Me Ait Larbi a noté qu' »il ressort clairement de cette explication que, à l’exception de Djamila Bouhired, Ahmed Taleb Ibrahimi et Mouloud Hamrouche, les autres personnes ont été contactés et ont accepté l’initiative sans conditions » et « les conditions ont été formulées à la suite des critiques formulées à l’égard de l’initiative », a-t-il fait remarquer.
« C’est également le cas de l’initiative des forces du changement, qui se sont réunies le 6 juillet, et qui a découvert les conditions du dialogue après le rejet de l’initiative par le peuple », a-t-il dit, avant de s’interroger : « Qui a adhéré à l’initiative de qui ? Qui a préparé la liste ? Qui manipule qui ? Qui sont les maîtres de cette initiative ? La situation n’est-elle pas claire ? N’y a-t-il personne qui agit pour la feuille de route du pouvoir ? »
Pour Me Ait Larbi « la seule initiative qui n’a pas suivi la feuille de route du pouvoir est celle des forces de l’alternative démocratique dans la déclaration du 26 juin. »
La Révolution populaire est un arbitre et non une partie
« Je vois que le Hirak a présenté des revendications claires auxquelles il ne va pas céder. Ce qui lui donne la place d’arbitre et non pas de partie. Personne ne peut prétendre représenter le Hirak, car cela permettra inévitablement de dévier des revendications populaires, comme cela a été le cas pendant le printemps noir », a indiqué Me Ait Larbi.
« Le pouvoir à ses représentants même s’ils n’y font pas officiellement partie, les partis et la société civile peuvent ouvrir un dialogue avec les représentants du pouvoir au nom de ses militants et non pas au nom du Hirak. La Révolution est un arbitre entre toutes les parties et elle accepte ou rejette ce qui est convenu », a-t-il expliqué, ajoutant qu' »avant tout dialogue, quelles que soient les parties et les personnes, le pouvoir doit prendre des mesures d’apaisement et garantir le respect des droits, des libertés, de la justice sociale et de l’égalité ».
Mesures d’apaisement
Pour Me Ait Larbi « aucun dialogue ne peut aboutir tant que le pouvoir n’aura pas pris des mesures claires et concrètes ». Parmi ces mesures, il a cité notamment, la libération sans conditions de tous les détenus d’opinion ; mettre fin aux restrictions aux libertés publiques individuelles et collectives et mettre fin aux violations des droits de l’homme ; prévenir le recours à la force par les services de sécurité contre des manifestants pacifiques et prendre des mesures disciplinaires à l’encontre des agents et des officiers qui utilisent la violence sans justification légale ; le retrait du siège mardi et vendredi sur la ville d’Alger et le respect de la liberté de circulation ; l’ouverture des médias publics à un débat libre ; prendre des mesures claires et rigoureuses pour rendre les chaînes de télévision privées au service de l’information et ne pas faire de discrimination dans la répartition du temps entre les partisans et les opposants du pouvoir ».
Les garanties
« Pourquoi ne pas s’entendre, en dépit des divergences politiques et idéologiques, sur une charte ou une déclaration qui représente le minimum des droits et libertés qui ne peuvent être réduits, quelle que soit la majorité présidentielle ou parlementaire, avant d’engager un dialogue sur les élections ? », a indiqué Me Ait Larbi avant de dérouler les garanties qu’il estime nécessaires avant l’engager tout dialogue et « pour éviter d’autres crises ».

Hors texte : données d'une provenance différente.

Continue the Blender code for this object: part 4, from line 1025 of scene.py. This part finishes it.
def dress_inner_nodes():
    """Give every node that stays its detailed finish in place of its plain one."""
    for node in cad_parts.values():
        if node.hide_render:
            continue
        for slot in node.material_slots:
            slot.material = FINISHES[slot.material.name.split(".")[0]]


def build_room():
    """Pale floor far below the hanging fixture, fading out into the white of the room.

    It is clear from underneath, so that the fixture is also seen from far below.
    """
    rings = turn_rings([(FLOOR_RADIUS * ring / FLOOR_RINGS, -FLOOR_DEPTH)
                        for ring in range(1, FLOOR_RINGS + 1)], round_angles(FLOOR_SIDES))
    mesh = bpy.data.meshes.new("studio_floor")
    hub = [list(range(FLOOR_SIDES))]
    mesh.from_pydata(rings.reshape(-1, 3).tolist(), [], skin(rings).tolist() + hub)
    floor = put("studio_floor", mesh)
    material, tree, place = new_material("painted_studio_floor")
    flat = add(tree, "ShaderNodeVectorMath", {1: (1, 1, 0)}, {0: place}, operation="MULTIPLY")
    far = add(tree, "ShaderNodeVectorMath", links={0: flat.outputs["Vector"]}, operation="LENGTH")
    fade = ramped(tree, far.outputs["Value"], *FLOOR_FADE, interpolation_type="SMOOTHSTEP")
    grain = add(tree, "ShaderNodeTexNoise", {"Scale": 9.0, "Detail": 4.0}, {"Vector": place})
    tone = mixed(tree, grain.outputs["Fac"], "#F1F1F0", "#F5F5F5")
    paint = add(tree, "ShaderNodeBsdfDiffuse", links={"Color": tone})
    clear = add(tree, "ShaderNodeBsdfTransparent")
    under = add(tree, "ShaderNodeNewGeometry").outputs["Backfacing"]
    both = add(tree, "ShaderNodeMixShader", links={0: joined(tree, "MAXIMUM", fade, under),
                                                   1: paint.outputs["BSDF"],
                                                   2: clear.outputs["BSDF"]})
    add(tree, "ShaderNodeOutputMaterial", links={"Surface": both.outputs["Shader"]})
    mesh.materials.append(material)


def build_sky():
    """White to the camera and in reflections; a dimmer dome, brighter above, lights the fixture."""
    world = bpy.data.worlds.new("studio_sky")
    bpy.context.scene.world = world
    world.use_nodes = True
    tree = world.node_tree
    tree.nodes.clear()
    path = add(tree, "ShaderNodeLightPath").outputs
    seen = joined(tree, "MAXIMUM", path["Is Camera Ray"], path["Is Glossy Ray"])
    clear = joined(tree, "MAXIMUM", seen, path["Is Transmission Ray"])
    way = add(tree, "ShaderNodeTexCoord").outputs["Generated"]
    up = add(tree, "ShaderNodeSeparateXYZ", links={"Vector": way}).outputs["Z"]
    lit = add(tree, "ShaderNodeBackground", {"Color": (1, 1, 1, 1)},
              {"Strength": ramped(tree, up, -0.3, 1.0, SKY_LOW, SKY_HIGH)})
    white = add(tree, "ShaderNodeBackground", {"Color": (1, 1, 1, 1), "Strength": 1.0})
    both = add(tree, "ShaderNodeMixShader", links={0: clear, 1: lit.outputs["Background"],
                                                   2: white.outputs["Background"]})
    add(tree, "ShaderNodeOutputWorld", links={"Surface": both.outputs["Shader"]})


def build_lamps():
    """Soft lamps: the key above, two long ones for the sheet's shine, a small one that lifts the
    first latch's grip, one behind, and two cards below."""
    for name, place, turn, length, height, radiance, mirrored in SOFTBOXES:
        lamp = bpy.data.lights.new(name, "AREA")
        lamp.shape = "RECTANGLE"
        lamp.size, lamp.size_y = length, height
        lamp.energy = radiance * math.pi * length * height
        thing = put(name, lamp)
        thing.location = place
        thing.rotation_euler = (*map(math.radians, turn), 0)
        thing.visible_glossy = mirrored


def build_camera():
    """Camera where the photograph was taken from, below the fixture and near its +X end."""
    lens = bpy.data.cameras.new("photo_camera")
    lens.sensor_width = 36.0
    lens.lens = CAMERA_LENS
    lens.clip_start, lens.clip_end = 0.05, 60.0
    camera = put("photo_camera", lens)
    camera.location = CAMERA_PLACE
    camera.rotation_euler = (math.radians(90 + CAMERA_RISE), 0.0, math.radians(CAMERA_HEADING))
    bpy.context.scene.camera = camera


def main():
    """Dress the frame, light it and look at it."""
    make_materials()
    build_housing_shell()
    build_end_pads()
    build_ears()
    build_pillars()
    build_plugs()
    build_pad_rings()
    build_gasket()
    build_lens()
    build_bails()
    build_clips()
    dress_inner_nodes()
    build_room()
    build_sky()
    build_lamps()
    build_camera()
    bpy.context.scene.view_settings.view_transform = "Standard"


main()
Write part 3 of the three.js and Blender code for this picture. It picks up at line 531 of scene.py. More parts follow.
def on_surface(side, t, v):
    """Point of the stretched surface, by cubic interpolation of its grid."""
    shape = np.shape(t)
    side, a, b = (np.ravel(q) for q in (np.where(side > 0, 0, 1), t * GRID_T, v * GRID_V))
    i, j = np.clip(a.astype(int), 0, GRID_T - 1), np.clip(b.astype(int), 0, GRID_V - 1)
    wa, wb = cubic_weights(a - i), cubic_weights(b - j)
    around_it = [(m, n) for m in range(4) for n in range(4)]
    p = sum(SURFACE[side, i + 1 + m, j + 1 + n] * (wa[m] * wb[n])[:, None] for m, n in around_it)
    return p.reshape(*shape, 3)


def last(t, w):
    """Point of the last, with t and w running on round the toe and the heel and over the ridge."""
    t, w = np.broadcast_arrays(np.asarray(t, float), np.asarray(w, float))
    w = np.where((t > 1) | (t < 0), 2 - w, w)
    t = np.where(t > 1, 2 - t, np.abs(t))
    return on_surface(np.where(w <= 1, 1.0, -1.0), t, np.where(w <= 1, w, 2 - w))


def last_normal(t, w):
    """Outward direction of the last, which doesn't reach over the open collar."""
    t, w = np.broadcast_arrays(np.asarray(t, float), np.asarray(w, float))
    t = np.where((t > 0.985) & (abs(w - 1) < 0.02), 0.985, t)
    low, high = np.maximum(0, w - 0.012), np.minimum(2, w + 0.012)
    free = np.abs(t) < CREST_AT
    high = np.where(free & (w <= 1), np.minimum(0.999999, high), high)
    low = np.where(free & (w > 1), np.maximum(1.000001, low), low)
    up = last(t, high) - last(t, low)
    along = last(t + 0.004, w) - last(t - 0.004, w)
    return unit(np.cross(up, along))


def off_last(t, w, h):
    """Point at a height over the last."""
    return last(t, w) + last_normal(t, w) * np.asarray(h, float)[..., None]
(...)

« ça ne m’est égal que les élections soient organisées dans six mois ou un an. c’est de sortir du pouvoir d’un gang pour entrer dans un autre gang. Cela pourrait se produire si l’objectif d’un dialogue n’était qu’un accord sur l’élection présidentielle sans garantie préalable du respect des droits et libertés », a-t-il averti. « (…) Qui garantit que le prochain président ne reproduira pas ce qu’a fait le Président Abdelaziz Bouteflika a fait ? », en amendant la la Constitution pour rester à vie au Pouvoir.

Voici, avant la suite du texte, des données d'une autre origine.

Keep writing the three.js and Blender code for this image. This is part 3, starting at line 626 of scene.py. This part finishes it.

« La Charte ou la déclaration pour laquelle je me bats donnera au peuple le droit de retourner dans la rue pacifiquement en cas de violation des droits et libertés pour demander la destitution du président, du gouvernement ou du Parlement. Ce n’est qu’ainsi que le dialogue aura un sens. Le reste n’est que des tentatives du pouvoir pour sauver le système de la bande », a-t-il dit.
Enfin, Me Ait Larbi a appelé à la poursuit de la révolution pacifique pour que toutes les revendications du peuple soient concrétisées.